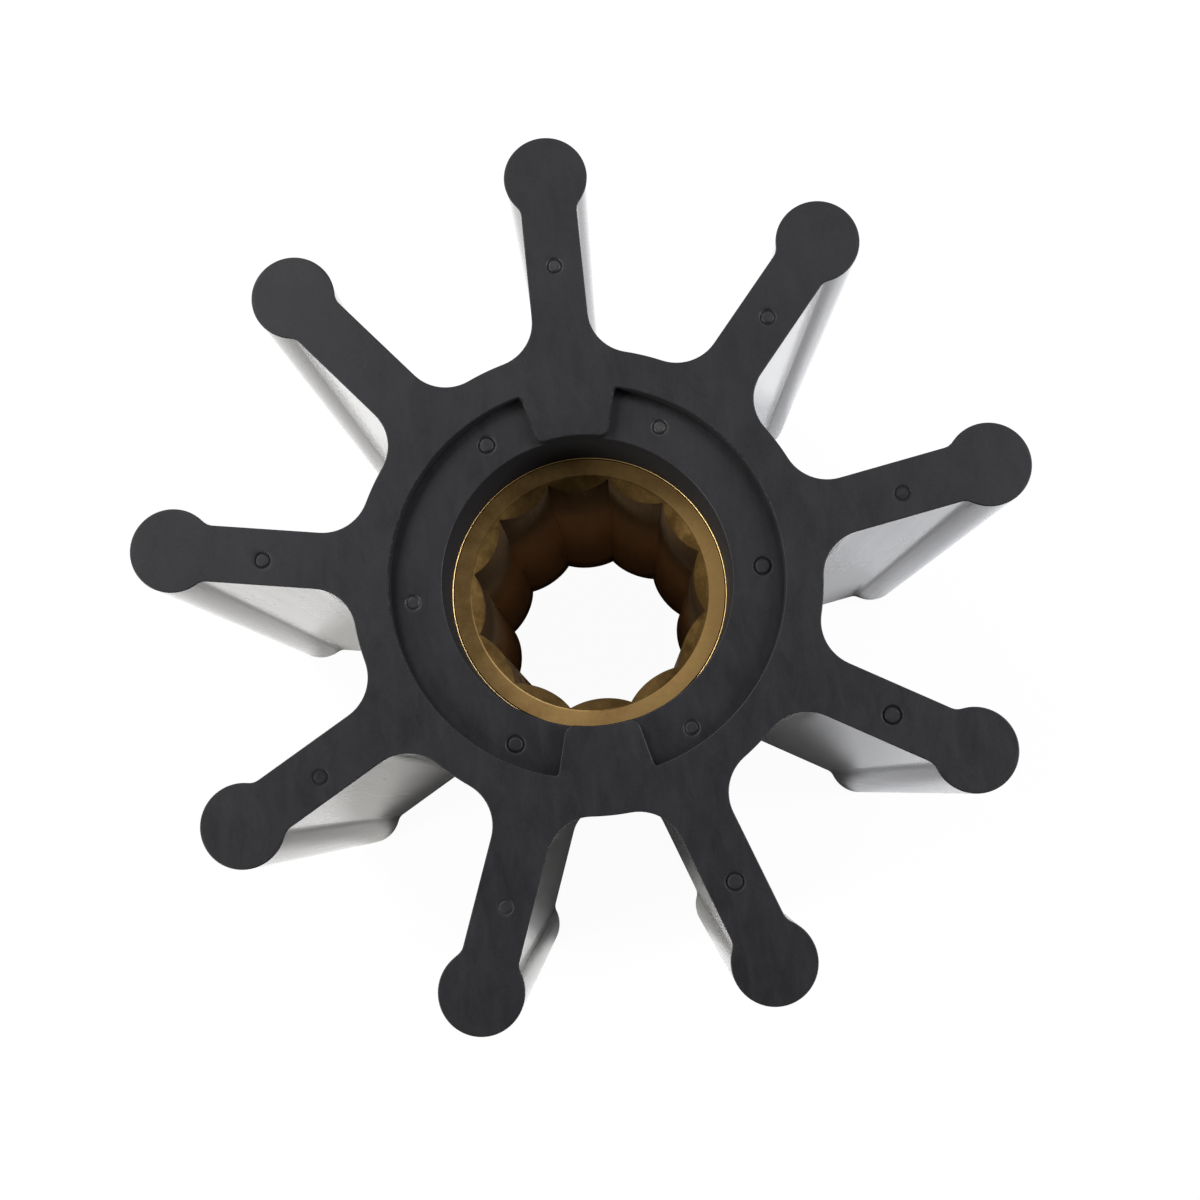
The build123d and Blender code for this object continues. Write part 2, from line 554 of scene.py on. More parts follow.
def half_blade(size):
    """Half a blade in plan, along +X, from its tip to the middle of the gap: points and normals.

    The tip is an arc about the bulb's centre, the neck and the root are arcs about the centres of
    circles that touch the blade's straight side, and the hub is an arc about the shaft.
    """
    half = size.blade_thickness / 2
    pitch = size.tip_radius - size.bulb_radius
    neck_y, root_y = half + size.neck_radius, half + size.root_radius
    neck_x = pitch - sqrt((size.bulb_radius + size.neck_radius) ** 2 - neck_y**2)
    root_x = sqrt((size.hub_radius + size.root_radius) ** 2 - root_y**2)
    bulb_end = atan2(neck_y, neck_x - pitch)
    root_end = atan2(-root_y, -root_x)
    hub_start = asin(root_y / (size.hub_radius + size.root_radius))
    bulb, bulb_out = arc((pitch, 0), size.bulb_radius, 0, bulb_end, BULB_STEPS)
    neck, neck_in = arc((neck_x, neck_y), size.neck_radius, bulb_end - pi, -pi / 2, NECK_STEPS)
    side = np.linspace((neck_x, half), (root_x, half), SIDE_STEPS + 1)
    root, root_in = arc((root_x, root_y), size.root_radius, -pi / 2, root_end, ROOT_STEPS)
    hub, hub_out = arc((0, 0), size.hub_radius, hub_start, pi / size.blades, HUB_STEPS)
    stretches = [
        (bulb, bulb_out),
        (neck, -neck_in),
        (side, np.tile((0.0, 1.0), (SIDE_STEPS + 1, 1))),
        (root, -root_in),
        (hub, hub_out),
    ]
    points, normals = join_stretches(stretches)
    return np.vstack([points, hub[-1:]]), np.vstack([normals, hub_out[-1:]])


def wheel_outline(size):
    """The wheel's closed outline in plan, anticlockwise from the first blade's tip.

    Each blade gives its half outline and then the next blade's half outline mirrored.
    Returns the points and the outward normals.
    """
    half = half_blade(size)
    other_half = [mirrored(part, (1, -1)) for part in half]
    stretches = []
    for blade in range(size.blades):
        here = FIRST_BLADE_ANGLE + 2 * pi * blade / size.blades
        beyond = here + 2 * pi / size.blades
        stretches.append([turned(part, here) for part in half])
        stretches.append([turned(part, beyond) for part in other_half])
    return join_stretches(stretches)


def quarter_lug(size):
    """From the middle of a lug's inner end, along +X, to a recess's middle: points and normals.

    The stretches are: the bore, the lug's round corner, its radial side, the recess's tight corner
    and the recess's outer wall. The normals point into the standing rubber. The third result is
    the place in the list where the bore ends, and the fourth is the plan angle there.
    """
    along = np.array((cos(size.lug_half_angle), sin(size.lug_half_angle)))
    across = np.array((-along[1], along[0]))
    round_r, tight_r = size.lug_corner_radius, size.recess_corner_radius
    round_s = sqrt((size.bore_radius + round_r) ** 2 - round_r**2)
    tight_s = sqrt((size.recess_radius - tight_r) ** 2 - tight_r**2)
    round_c = round_s * along - round_r * across
    tight_c = tight_s * along + tight_r * across
    bore_end = atan2(round_c[1], round_c[0])
    wall_start = atan2(tight_c[1], tight_c[0])
    across_turn = size.lug_half_angle + pi / 2
    bore, bore_out = arc((0, 0), size.bore_radius, 0, bore_end, LUG_END_STEPS)
    corner, corner_out = arc(
        round_c, round_r, bore_end - pi, across_turn - 2 * pi, LUG_CORNER_STEPS
    )
    side = np.linspace(round_s * along, tight_s * along, LUG_SIDE_STEPS + 1)
    tight, tight_out = arc(
        tight_c, tight_r, size.lug_half_angle - pi / 2, wall_start, RECESS_CORNER_STEPS
    )
    step = RECESS_WALL_STEP
    wall_turn = np.arange(np.ceil(wall_start / step + 0.5) * step, pi / 2 + step / 2, step)
    wall_turn = np.concatenate([[wall_start], wall_turn])
    wall_out = directions(wall_turn)
    stretches = [
        (bore, bore_out),
        (corner, -corner_out),
        (side, np.tile(-across, (LUG_SIDE_STEPS + 1, 1))),
        (tight, tight_out),
        (size.recess_radius * wall_out, wall_out),
    ]
    points, normals = join_stretches(stretches)
    points = np.vstack([points, size.recess_radius * wall_out[-1:]])
    return points, np.vstack([normals, wall_out[-1:]]), len(bore) - 1, bore_end


def standing_rubber(size):
    """The closed edge of the rubber that stands round the recesses, lugs included.

    It is the quarter from the middle of a lug to the middle of a recess, mirrored and turned to
    close, with the first lug in line with the first blade. Returns the points, the normals into
    the rubber and, for each of the two recesses, the points of its wall.
    """
    *quarter, first, _ = quarter_lug(size)
    half = join_stretches([quarter, [mirrored(part, (-1, 1)) for part in quarter]])
    points = quarter[0]
    wall = np.vstack([points[first:], mirrored(points[first:-1], (-1, 1))])
    stretches, walls = [], []
    for angle in (FIRST_BLADE_ANGLE, FIRST_BLADE_ANGLE + pi):
        closing = [turned(part[:1], angle + pi) for part in quarter]
        stretches.append([np.vstack([turned(h, angle), end]) for h, end in zip(half, closing)])
        walls.append(turned(wall, angle))
    return *join_stretches(stretches), walls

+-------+

### Work to be completed
Please print the material above exactly as it appears, from its first line through the line containing "gap: points and normals.", inclusive, and stop there.

### Result of the exercise
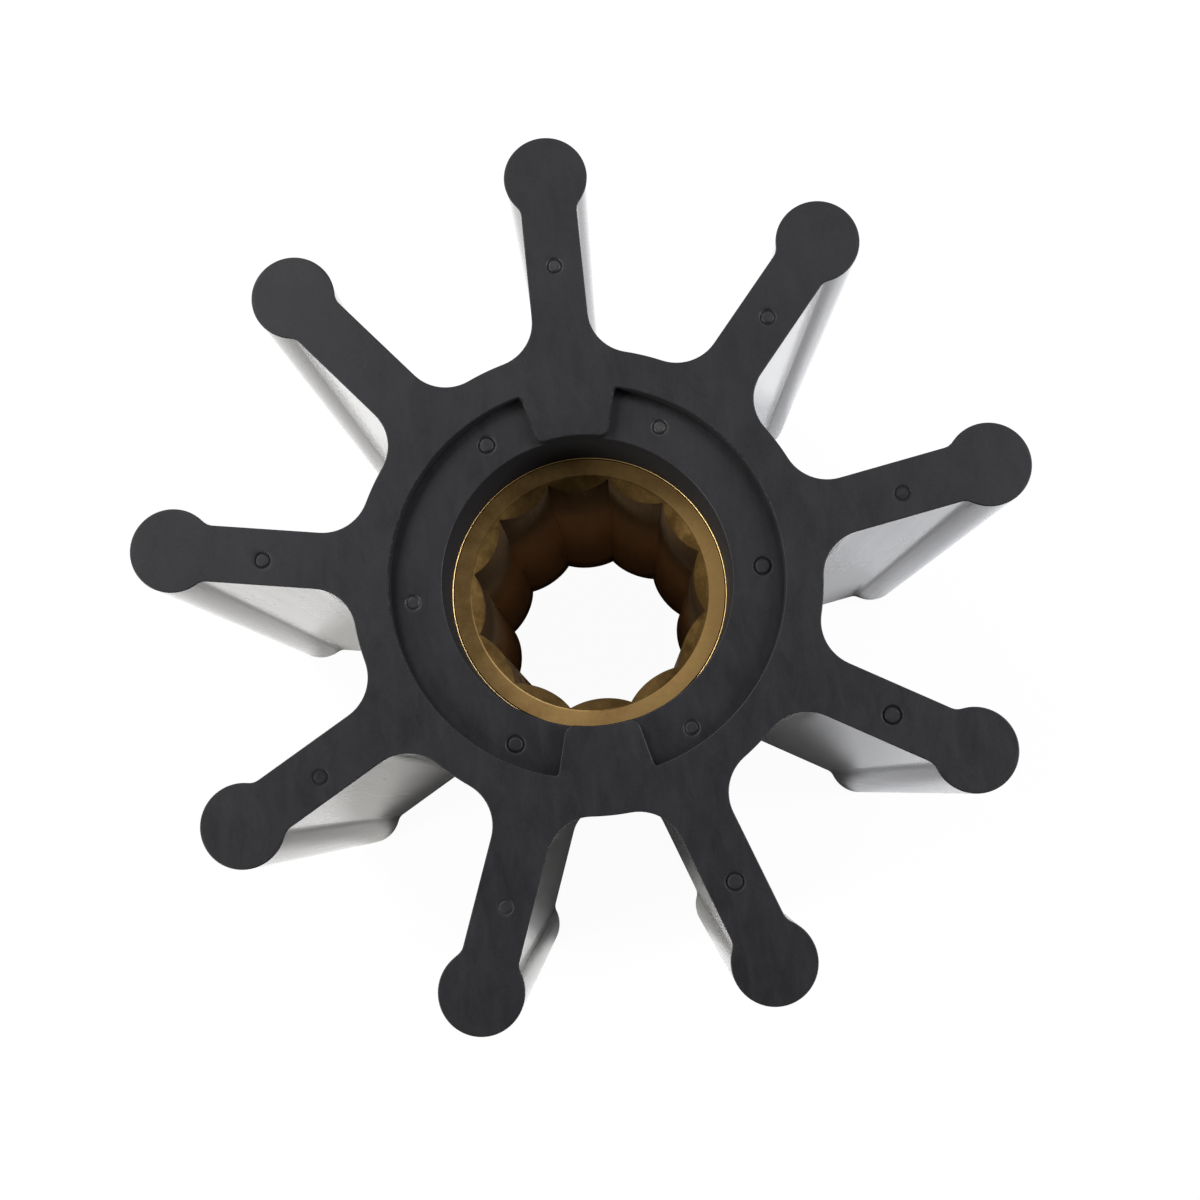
The build123d and Blender code for this object continues. Write part 2, from line 554 of scene.py on. More parts follow.
def half_blade(size):
    """Half a blade in plan, along +X, from its tip to the middle of the gap: points and normals.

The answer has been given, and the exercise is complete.